● TASK INSTRUCTIONS
Repeat the entire listing exactly.

● MATERIAL FOR THE TASK
* * *

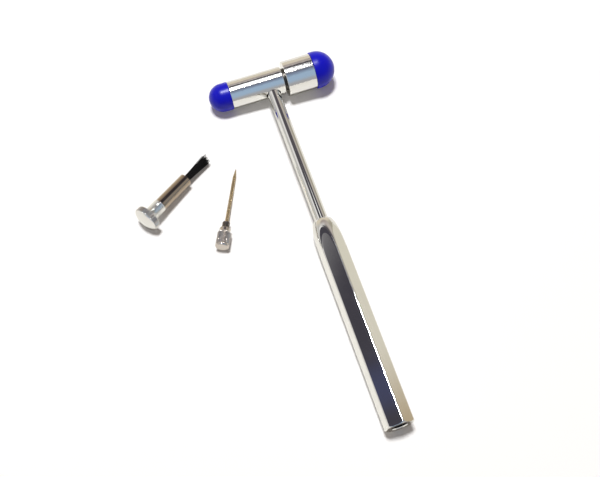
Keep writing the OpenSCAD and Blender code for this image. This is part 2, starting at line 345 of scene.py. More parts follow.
def finished(name, mesh, place, material, body, slot, *nodes, sharp=35, inner=None, inside=None):
    """Puts a mesh in its place, smooths it, hangs it on its body and hides the CAD nodes it stands for.
    Faces that inside picks by their middle, before placing, take the inner material. The slot is not used."""
    mesh.materials.clear()
    mesh.materials.append(material)
    if inner:
        mesh.materials.append(inner)
    for face in mesh.polygons:
        face.material_index = int(bool(inner and inside(face.center)))
    mesh.transform(place)
    mesh.polygons.foreach_set("use_smooth", [True] * len(mesh.polygons))
    mesh.set_sharp_from_angle(angle=math.radians(sharp))
    mesh.name = name
    piece = linked(name, mesh)
    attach(piece, body)
    if nodes:
        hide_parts(*nodes)


def new_tree(name, kind, inputs, outputs):
    """A node tree, functions to add and join its nodes, and its input and output sockets."""
    tree = bpy.data.node_groups.new(name, kind)
    for label, sort, value in inputs:
        socket = tree.interface.new_socket(label, in_out="INPUT", socket_type="NodeSocket" + sort)
        if value is not None:
            socket.default_value = value
    for label, sort in outputs:
        tree.interface.new_socket(label, in_out="OUTPUT", socket_type="NodeSocket" + sort)
    add, join = node_maker(tree)
    return tree, add, join, add("NodeGroupInput").outputs, add("NodeGroupOutput").inputs


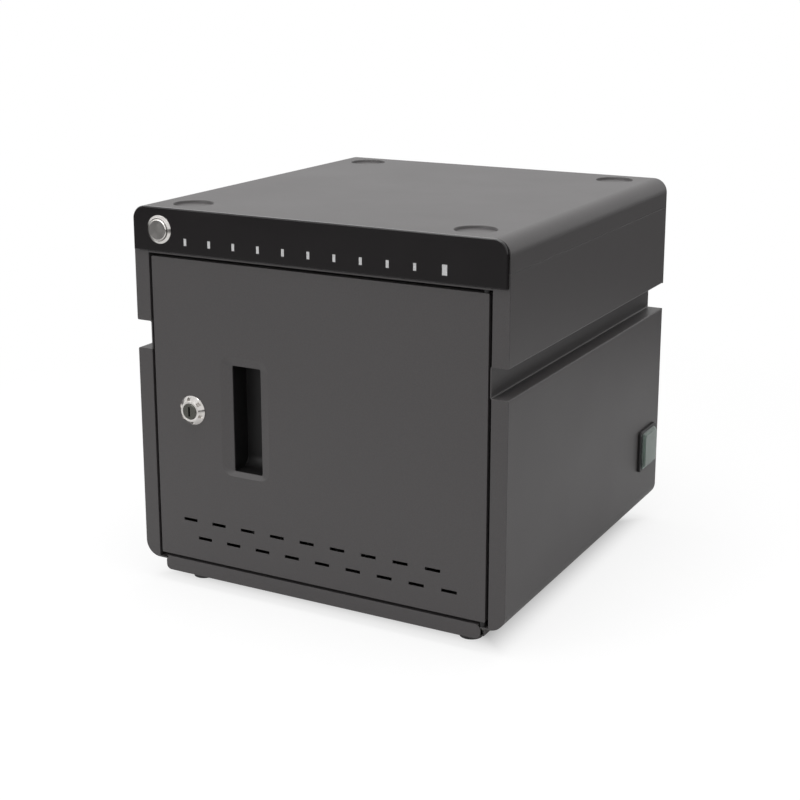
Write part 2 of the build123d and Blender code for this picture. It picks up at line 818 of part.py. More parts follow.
# Hinge: a headed pin above and below the door, each with a washer in the gap
def hinge_pin(seat_z, tip_z):
    """A pin whose head lies beyond seat_z, on the side away from its tip."""
    away = 1 if seat_z > tip_z else -1
    with BuildPart() as pin:
        with Locations((pivot_x, pivot_y, (seat_z + tip_z) / 2)):
            Cylinder(pin_radius, abs(seat_z - tip_z))
        with Locations((pivot_x, pivot_y, seat_z + away * pin_head_height / 2)):
            Cylinder(pin_head_radius, pin_head_height)
    return pin


hinge_pin_upper = hinge_pin(ceiling_z + sheet, door_top - pin_engagement)
hinge_pin_lower = hinge_pin(shell_bottom, door_bottom + pin_engagement)
save(hinge_pin_upper, "hinge_pin_upper")
save(hinge_pin_lower, "hinge_pin_lower")

washer_spans = [
    (shell_bottom + sheet, door_bottom - seat_gap),
    (door_top + seat_gap, ceiling_z),
]
with BuildPart() as hinge_washers:
    for low, high in washer_spans:
        with Locations((pivot_x, pivot_y, (low + high) / 2)):
            Cylinder(washer_radius, high - low)
            Cylinder(pin_radius + running, high - low, mode=Mode.SUBTRACT)
save(hinge_washers, "hinge_washers")

# Door stops: two small angles on the left jamb, each with a rubber buffer
door_back_y = front_y + door_depth
stop_face_y = door_back_y + seat_gap + buffer_thickness
stop_x = -opening_half
with BuildPart() as door_stops:
    for z in stop_heights:
        with BuildSketch(Plane.XY.offset(z - stop_width / 2)):
            with BuildLine():
                Polyline(
                    (stop_x + sheet, stop_face_y + sheet - stop_leg),
                    (stop_x + sheet, stop_face_y),
                    (stop_x + stop_reach, stop_face_y),
                    (stop_x + stop_reach, stop_face_y + sheet),
                    (stop_x, stop_face_y + sheet),
                    (stop_x, stop_face_y + sheet - stop_leg),
                    close=True,
                )
            make_face()
        extrude(amount=stop_width)
save(door_stops, "door_stops")

buffer_x = stop_x + sheet + seat_gap + buffer_radius
with BuildPart() as door_buffers:
    with BuildSketch(facing_front(stop_face_y)):
        with Locations(*[(buffer_x, z) for z in stop_heights]):
            Circle(buffer_radius)
    extrude(amount=buffer_thickness)
save(door_buffers, "door_buffers")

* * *

● RESPONSE BELOW
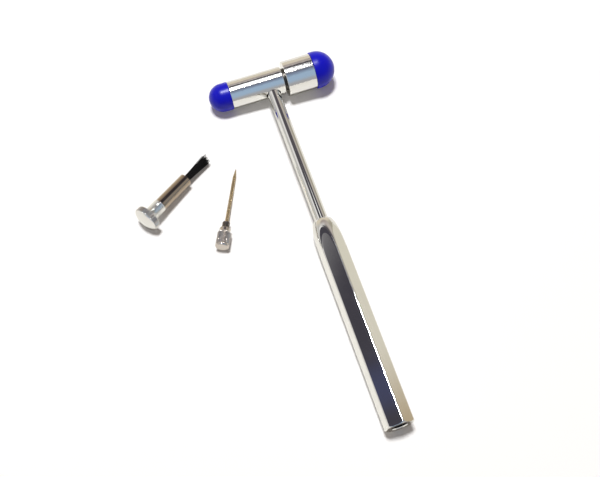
Keep writing the OpenSCAD and Blender code for this image. This is part 2, starting at line 345 of scene.py. More parts follow.
def finished(name, mesh, place, material, body, slot, *nodes, sharp=35, inner=None, inside=None):
    """Puts a mesh in its place, smooths it, hangs it on its body and hides the CAD nodes it stands for.
    Faces that inside picks by their middle, before placing, take the inner material. The slot is not used."""
    mesh.materials.clear()
    mesh.materials.append(material)
    if inner:
        mesh.materials.append(inner)
    for face in mesh.polygons:
        face.material_index = int(bool(inner and inside(face.center)))
    mesh.transform(place)
    mesh.polygons.foreach_set("use_smooth", [True] * len(mesh.polygons))
    mesh.set_sharp_from_angle(angle=math.radians(sharp))
    mesh.name = name
    piece = linked(name, mesh)
    attach(piece, body)
    if nodes:
        hide_parts(*nodes)


def new_tree(name, kind, inputs, outputs):
    """A node tree, functions to add and join its nodes, and its input and output sockets."""
    tree = bpy.data.node_groups.new(name, kind)
    for label, sort, value in inputs:
        socket = tree.interface.new_socket(label, in_out="INPUT", socket_type="NodeSocket" + sort)
        if value is not None:
            socket.default_value = value
    for label, sort in outputs:
        tree.interface.new_socket(label, in_out="OUTPUT", socket_type="NodeSocket" + sort)
    add, join = node_maker(tree)
    return tree, add, join, add("NodeGroupInput").outputs, add("NodeGroupOutput").inputs


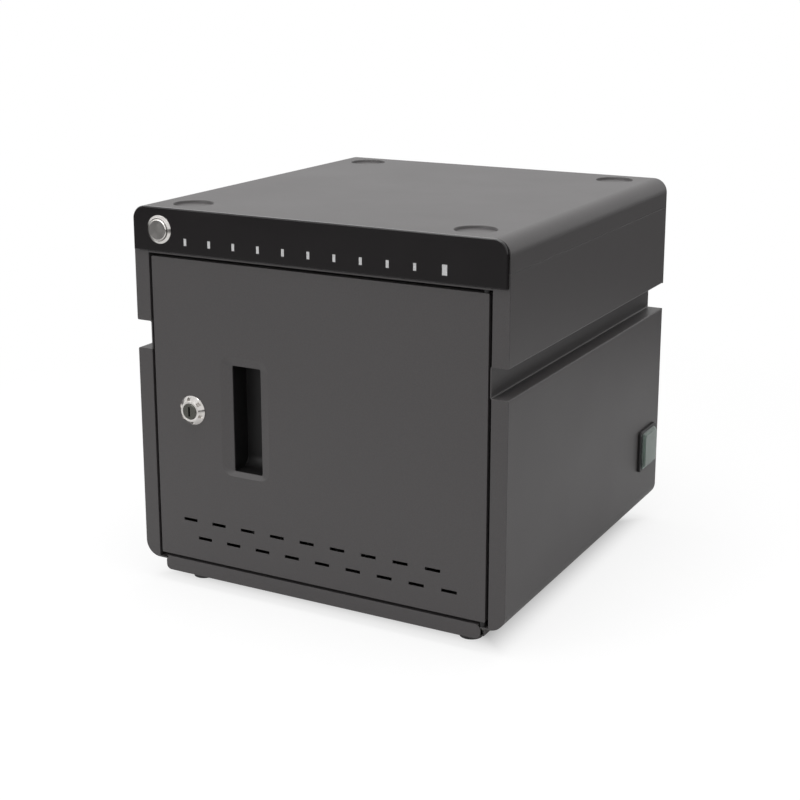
Write part 2 of the build123d and Blender code for this picture. It picks up at line 818 of part.py. More parts follow.
# Hinge: a headed pin above and below the door, each with a washer in the gap
def hinge_pin(seat_z, tip_z):
    """A pin whose head lies beyond seat_z, on the side away from its tip."""
    away = 1 if seat_z > tip_z else -1
    with BuildPart() as pin:
        with Locations((pivot_x, pivot_y, (seat_z + tip_z) / 2)):
            Cylinder(pin_radius, abs(seat_z - tip_z))
        with Locations((pivot_x, pivot_y, seat_z + away * pin_head_height / 2)):
            Cylinder(pin_head_radius, pin_head_height)
    return pin


hinge_pin_upper = hinge_pin(ceiling_z + sheet, door_top - pin_engagement)
hinge_pin_lower = hinge_pin(shell_bottom, door_bottom + pin_engagement)
save(hinge_pin_upper, "hinge_pin_upper")
save(hinge_pin_lower, "hinge_pin_lower")

washer_spans = [
    (shell_bottom + sheet, door_bottom - seat_gap),
    (door_top + seat_gap, ceiling_z),
]
with BuildPart() as hinge_washers:
    for low, high in washer_spans:
        with Locations((pivot_x, pivot_y, (low + high) / 2)):
            Cylinder(washer_radius, high - low)
            Cylinder(pin_radius + running, high - low, mode=Mode.SUBTRACT)
save(hinge_washers, "hinge_washers")

# Door stops: two small angles on the left jamb, each with a rubber buffer
door_back_y = front_y + door_depth
stop_face_y = door_back_y + seat_gap + buffer_thickness
stop_x = -opening_half
with BuildPart() as door_stops:
    for z in stop_heights:
        with BuildSketch(Plane.XY.offset(z - stop_width / 2)):
            with BuildLine():
                Polyline(
                    (stop_x + sheet, stop_face_y + sheet - stop_leg),
                    (stop_x + sheet, stop_face_y),
                    (stop_x + stop_reach, stop_face_y),
                    (stop_x + stop_reach, stop_face_y + sheet),
                    (stop_x, stop_face_y + sheet),
                    (stop_x, stop_face_y + sheet - stop_leg),
                    close=True,
                )
            make_face()
        extrude(amount=stop_width)
save(door_stops, "door_stops")

buffer_x = stop_x + sheet + seat_gap + buffer_radius
with BuildPart() as door_buffers:
    with BuildSketch(facing_front(stop_face_y)):
        with Locations(*[(buffer_x, z) for z in stop_heights]):
            Circle(buffer_radius)
    extrude(amount=buffer_thickness)
save(door_buffers, "door_buffers")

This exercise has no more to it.